Number 33 "Sucker DJ" by Dimples D
Peak: number 1
What a difference a year makes. Thanks to the aforementioned MC Hammer, as well as Young MC and Vanilla Ice, rap was now a thing in Australia - and this tune, which had been knocking around since 1983, became the latest hip-hop track to reach number 1 on the ARIA chart. With the addition of a sample from the theme tune to I Dream Of Jeannie, courtesy of remixer Ben Liebrand, the updated version of "Sucker DJ" was just poppy enough for Australian audiences to embrace it. Unfortunately for Dimples D (real name: Crystal Smith), nothing else she did crossed over and she became a one-hit wonder.

Listen to this week's new entries on my Spotify playlist of all the top 50 hits from 1991:

Next week: another six new entries, including the return of the Swedish duo who dominated 1989/90, the solo debut of a future coach on The Voice Australia and a rock band from my parents' home town.

Back to: Feb 24, 1991 <<<<<<<<<<<<<  GO  >>>>>>>>>>>>> Forward to: Mar 10, 1991


  1. I think I only heard 'Guilty People' once at the time, but it's probably my favourite single from Margaret Urlich's first album.

    'Give Peace a Chance' completely passed me by; I don't recall hearing, seeing, or even reading about it anywhere at the time.

    I liked 'Keep On Running', but am surprised it even did as well as #62, given the lip-syncing scandal.

    I know 'Kinky Afro' primarily through it being one of about 30 random videos that aired almost every Saturday morning on rage (the top 50 went AWOL) when the then-programmer went on long service leave for the last ~3 months of '95.

    I thought 'Bitter Tears' was a weak choice for a single.

    Elisa Fiorillo did the original version of 'Jackie', apparently.

    Rival Smash Hits mag Hit Songwords had a dodgy transcription of the 'Just Another Dream' lyrics, I remember: "is this for real or crazy or just another dream?" I'm surprised JAD flopped on its first 2 releases in the UK.

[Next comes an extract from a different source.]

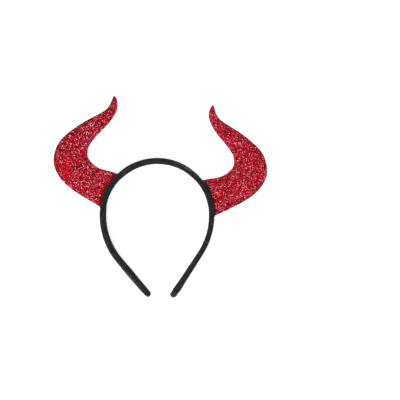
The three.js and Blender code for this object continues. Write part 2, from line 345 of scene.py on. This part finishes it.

    'The Horses' had been airing on Fox FM in Melbourne since at least late December 1990, so by the time it was new on the charts, it was pretty old to me. I like it, but it's silly that they got a model to lip-sync Margaret Urlich's vocals in the video, given that her voice was 'known' by then. Hadn't heard the original before.

    'The Shoop Shoop Song' was also being flogged on Melbourne radio for months before it debuted; almost like the 6+ week pre-release promo more common a decade later. I had no idea Merry Clayton was that old.

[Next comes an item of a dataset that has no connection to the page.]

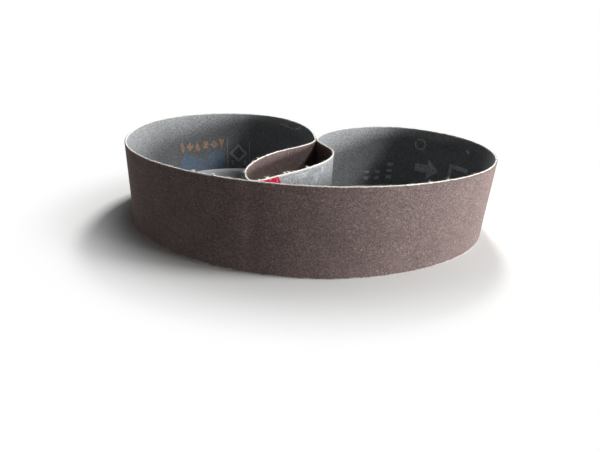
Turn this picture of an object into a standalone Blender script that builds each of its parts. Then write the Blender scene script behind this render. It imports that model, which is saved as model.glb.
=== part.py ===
"""A cloth sanding belt, stood on one edge and coiled by its own spring.

The belt is one endless strip: woven cloth with abrasive grit bonded to its outer face. Seen from above it
makes a left lobe, a long shallow front and a right lobe. Between the lobes the strip is pushed in from the
back to a narrow slanting pocket, whose tip leans on the front wall.

Units are metres, +Z is up. The belt stands on z = 0 and its outer box is centred on the Z axis.
"""
import math

import bpy
import numpy as np

MM = 0.001

# The strip
BELT_LENGTH = 1000 * MM      # once round, along the middle of the strip
BELT_WIDTH = 50 * MM         # the height of the walls as the belt stands
CLOTH_THICKNESS = 0.6 * MM   # woven backing, sized and bonded
GRIT_THICKNESS = 0.5 * MM    # resin coats with the grains

# How it is coiled
CONTACT_GAP = 0.4 * MM       # air left wherever the strip leans on itself
TIP_BEND_RADIUS = 4 * MM     # the tight bend at the tip of the pocket

# Waypoints of the strip's middle line in millimetres, seen from above. The origin is the neck, where the two
# lobes pinch the mouth of the pocket shut; the front is at -Y. Neck and tip are worked out from the gaps.
LEFT_LOBE = [(-8.5, 48), (-38.5, 85), (-85.5, 84.5), (-118.5, 50), (-125, 2), (-111, -44.5), (-77, -79)]
TIP_CONTACT = (-32, -97)
RIGHT_LOBE = [(17, -98), (62.5, -81.5), (99.5, -50), (116.5, -5), (104, 41.5), (63.5, 63.5), (20, 43)]
POCKET_RIGHT = [(9, -26), (5, -52.5), (-10, -75), (-22.5, -89)]
POCKET_LEFT = [(-36, -70.5), (-30.5, -51.5), (-20.5, -34.5), (-8, -18.5)]

# Mesh fineness and the fit to the belt's length
POINTS_PER_SPAN = 20         # steps of the outline between two waypoints
FIT_ROUNDS = 6
LENGTH_TOLERANCE = 0.001 * MM

THICKNESS = CLOTH_THICKNESS + GRIT_THICKNESS
STRAND_PITCH = THICKNESS + CONTACT_GAP   # middle to middle of two strands that lean on each other


def clear_scene():
    """Start from an empty scene."""
    for obj in list(bpy.data.objects):
        bpy.data.objects.remove(obj, do_unlink=True)


def waypoints(scale):
    """The closed row of waypoints at this scale, and the directions that are held at some of them."""
    left, right = (np.array(lobe) * MM * scale for lobe in (LEFT_LOBE, RIGHT_LOBE))
    pocket_in, pocket_out = (np.array(side) * MM * scale for side in (POCKET_RIGHT, POCKET_LEFT))
    contact = np.array(TIP_CONTACT) * MM * scale

    neck_left = np.array([-STRAND_PITCH / 2, 0])
    neck_right = np.array([STRAND_PITCH / 2, 0])

    along = right[0] - left[-1]
    along /= np.linalg.norm(along)
    inward = np.array([-along[1], along[0]])
    tip = contact + STRAND_PITCH * inward
    quarter = math.radians(45)
    tip_right = tip + TIP_BEND_RADIUS * (math.sin(quarter) * along + (1 - math.cos(quarter)) * inward)
    tip_left = tip + TIP_BEND_RADIUS * (inward - along)

    row = [neck_left, *left, contact, *right, neck_right, *pocket_in, tip_right, tip, tip_left, *pocket_out]
    held = {0: (0, 1), len(left) + len(right) + 2: (0, -1)}
    return np.array(row), held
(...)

    'Operaa House' would have to be one of the most unique songs to ever grace our charts.

    It seemed a little lazy to base a song around the 'I Dream of Jeannie' theme when DJ Jazzy Jeff & Fresh Prince had done it on 'Girls Ain't Nothing But Trouble', released 18 months earlier (here, anyway).

  2. Big week compared with last weeks but some damn good songs entering the ARIA chart this week in 1991.

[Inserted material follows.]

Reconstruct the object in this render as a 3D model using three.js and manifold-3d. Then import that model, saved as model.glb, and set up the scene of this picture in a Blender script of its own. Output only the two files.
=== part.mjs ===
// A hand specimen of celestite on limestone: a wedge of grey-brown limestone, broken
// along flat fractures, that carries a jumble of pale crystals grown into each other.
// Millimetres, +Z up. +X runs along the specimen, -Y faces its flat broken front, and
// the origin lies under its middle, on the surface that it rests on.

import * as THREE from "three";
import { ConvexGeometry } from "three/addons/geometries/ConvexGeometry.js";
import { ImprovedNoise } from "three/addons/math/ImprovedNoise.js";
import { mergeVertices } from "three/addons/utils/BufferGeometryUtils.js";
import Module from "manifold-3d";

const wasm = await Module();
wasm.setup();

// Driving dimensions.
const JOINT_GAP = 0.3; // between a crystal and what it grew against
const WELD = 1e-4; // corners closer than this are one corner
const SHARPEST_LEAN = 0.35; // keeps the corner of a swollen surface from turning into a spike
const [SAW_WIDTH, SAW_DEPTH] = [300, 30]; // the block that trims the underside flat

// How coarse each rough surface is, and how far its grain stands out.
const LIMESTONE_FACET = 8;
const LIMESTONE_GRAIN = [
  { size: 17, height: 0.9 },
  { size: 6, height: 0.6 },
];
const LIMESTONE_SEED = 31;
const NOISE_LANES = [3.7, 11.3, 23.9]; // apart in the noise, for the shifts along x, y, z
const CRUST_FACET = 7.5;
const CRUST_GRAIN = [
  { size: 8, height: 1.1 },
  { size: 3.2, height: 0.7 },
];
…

    Up until today I had no idea Guilty People actually charted so it was a pleasant surprise as it was a great album track up until today.

    I have no recollection of the Give Peace A Chance remake, I do like the original but this was rather blah.

    The Milli Vanilli track is terrible, always has been, always will be!

    Never got into the whole brit-pop psychedelic scene so Happy Mondays were always going to be hard pressed impressing me seeing The Stone Roses failed previously.
    Kinky Afro was one of those tracks RAGE played heaps of in the late 90's but never really grabbed me.

    You're right about Easier To Walk Away being a mediocre album track, it really is a poor offering and long forgotten in Elton's back catalog (to me anyway).

    Yet another INXS track I liked but bombed on the ARIA chart.

    Really like On The Way Up, would be interesting to hearing what else she came out with because the Prince influence is very strong with this track.

    Here Comes The Hammer is an absolute atrocity! It's worse than I remember and is easily his worst charting single for me.

    Loved Cathy Dennis when I first got into chart music but after awhile she disappeared, or so I thought. Pity because I really thought she had the stuff to be huge like the Kylie's and Madonna's.

    Miss Freelove '69 is easily my favorite Gurus track, loved it from the first time I saw the film clip.

    It still baffles me even today Australia's obsession with The Horses.
    Daryl's output at this point in his career imo was sublime, so many other tracks deserved the success this track had.
    The original is rather icky and tbh it's one of those tracks that sound that way by whoever does it except Daryl, Daryl owned it still does.

    My ex loved Mermaids (I have no memory of it other than a very young Christina Ricci) so this one got an absolute flogging from memory.
    I actually was still consistently playing it quiet regularly around 10 or so years ago, don't as much now but still a joy.

    One of my very first introductions to video clips was the track Operaa House. It was a Saturday morning on Video Hits and I remember being transfixed to the screen watching this. The track itself to me doesn't work without the clip.

    Sucker DJ was a favorite of mine to play when I was DJing at parties in my teens in the mid 90's, daggy yeah but good times and memories.
    Always peeved me when I ever heard the edited radio version though.



  3. Interesting that the Hoodoo Gurus song is misprinted on the chart as "Miss Freelove '89"! That concept could've been interesting. "Miss Freelycra '89" perhaps...

    1. Ha! I hadn't noticed that before. Clearly someone had a word since it was fixed the following week!